Use of appropriate standard test procedures, reference materials and test chemicals will enable comparisons of resistance to be made and reduce differences caused by variations in rubber compound, test conditions and the composition of a chemical.

8.2 Test methods

Essentially, four types of standard test are available:

1) Standard methods for resistance to liquids.

The most appropriate for rubber is ISO 1817. The equivalent for plastics is ISO 175.

2) Standard methods for resistance to gases.

These include the following:

 ISO 188 for resistance to air oxygen under conditions that cause oxidative ageing;

 ISO 1431 for resistance to ozone attack, under static or dynamic test strain and under accelerated test conditions;

 ISO 4665 for resistance to weathering involving oxidative ageing, ozone attack and exposure to light with or without water spray.

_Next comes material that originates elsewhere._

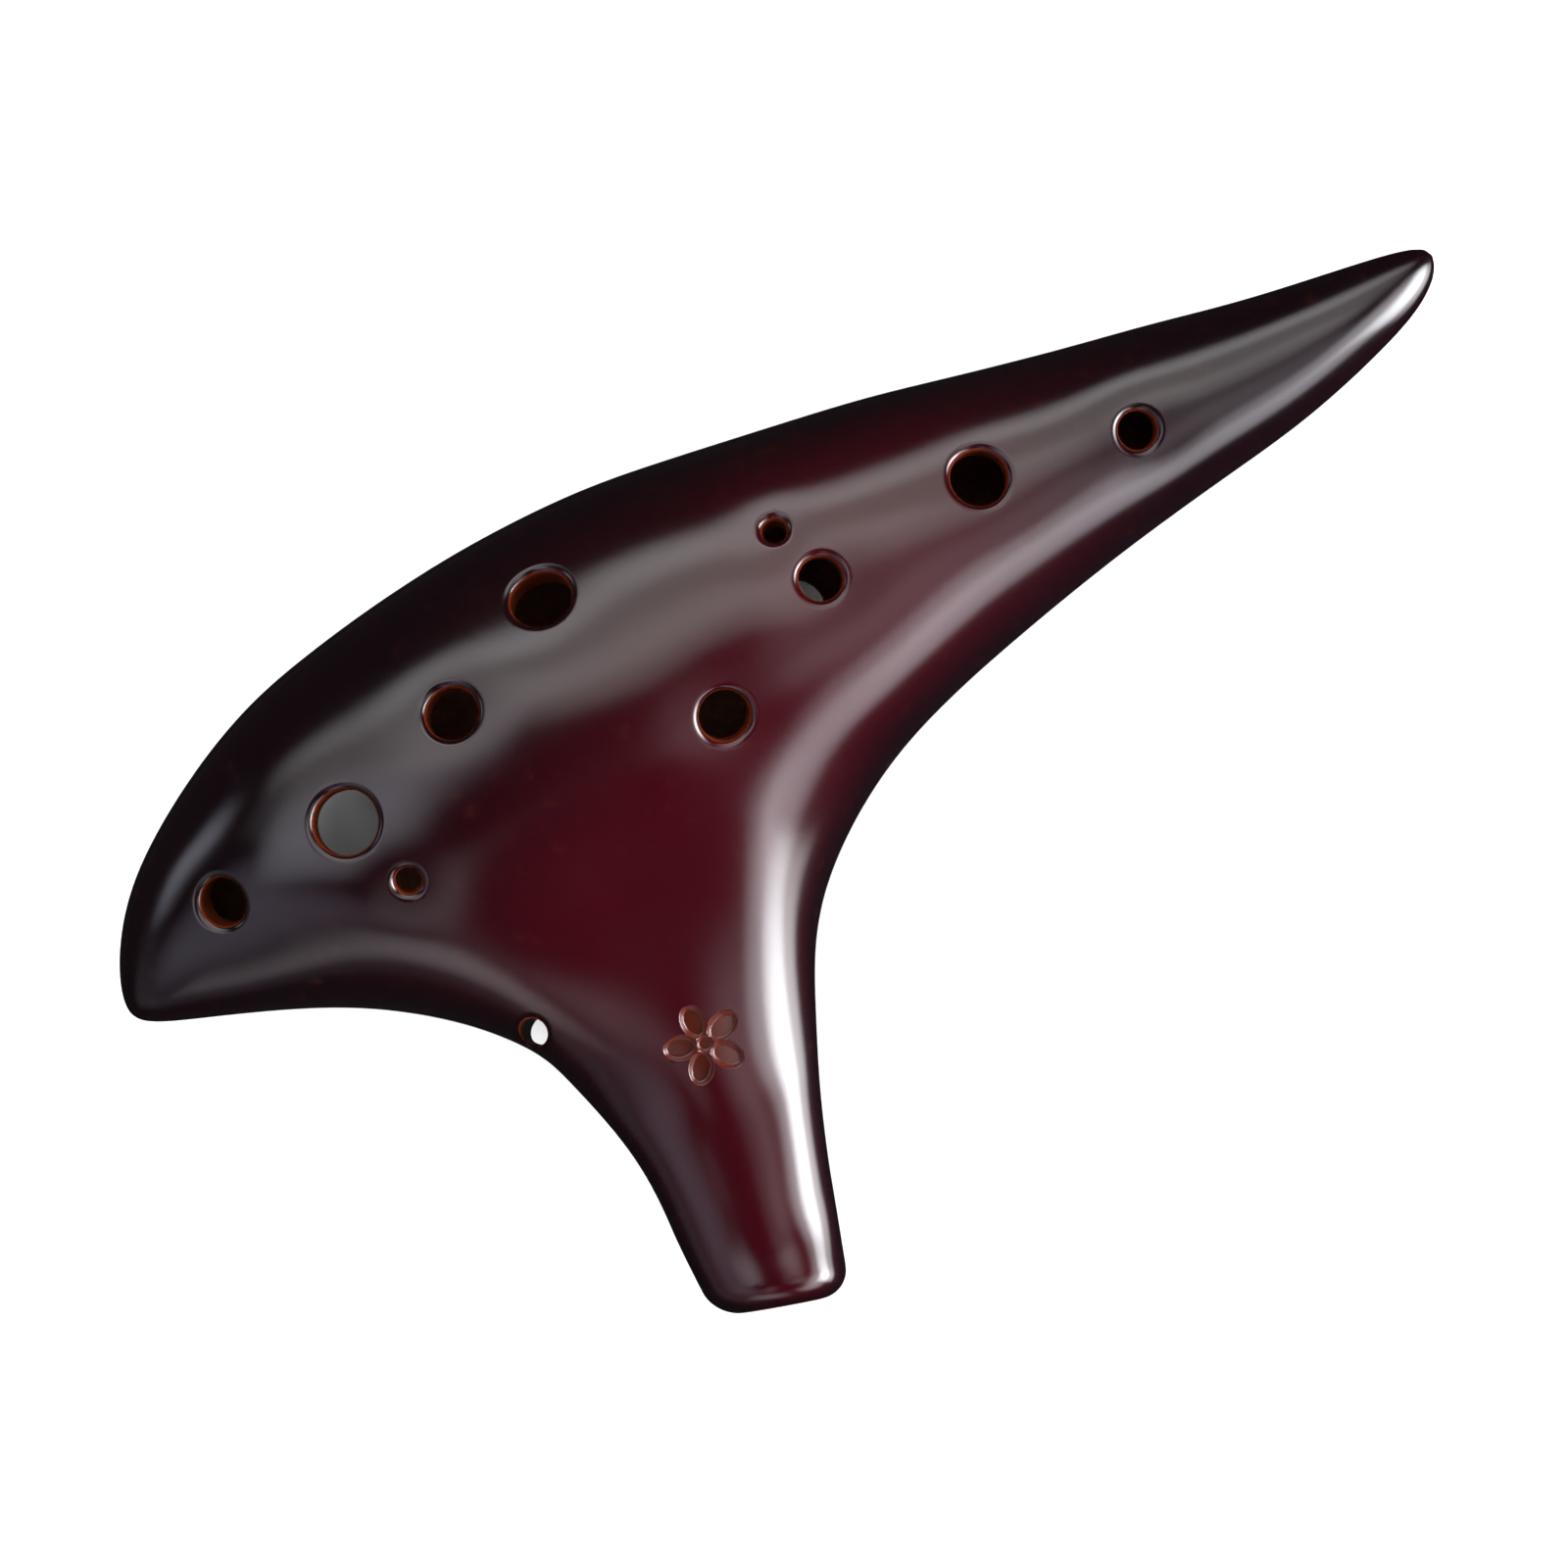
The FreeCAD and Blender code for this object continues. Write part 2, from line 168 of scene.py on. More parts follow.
def body_targets(sections, head, tail):
    """Points that the body's surface passes through, by lattice place: sheet and rim."""
    sheet, rim = {}, {}
    for i, (x, lower, upper, depth) in enumerate(sections):
        middle, spread = (lower + upper) / 2, SHOULDER_SPREAD * (upper - lower) / 2
        sheet[i, 0] = (x, middle - spread, SHOULDER_DEPTH * depth)
        sheet[i, 1] = (x, middle, depth)
        sheet[i, 2] = (x, middle + spread, SHOULDER_DEPTH * depth)
        rim[i, 0], rim[i, 2] = (x, lower, 0), (x, upper, 0)
    for j in range(3):
        rim[0, j] = head[j] + (0,)
        rim[len(sections) - 1, j] = tail[j] + (0,)
    return sheet, rim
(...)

3) Standard methods for permeation of fluids.

These include the following:

 ISO 2782 for gas permeability;

 ISO 6179 for the rate of transmission of volatile liquids.

NOTE These last two standards are not intended to determine chemical resistance but are relevant when determining the suitability of a rubber type or rubber formulation for applications such as thin membranes. A chemically resistant rubber may not necessarily be the best choice for resistance to permeation and thus additional measurements are needed to ascertain suitability.

4) Standard methods for product testing.

Specific tests for determining chemical resistance are described in some methods for finished products, including rubber hoses, footwear, coated fabrics, rubber thread and rubber gloves. For the evaluation of a rubber or rubber formulation, these methods may specify test conditions that are directly relevant to the service environment of the intended product.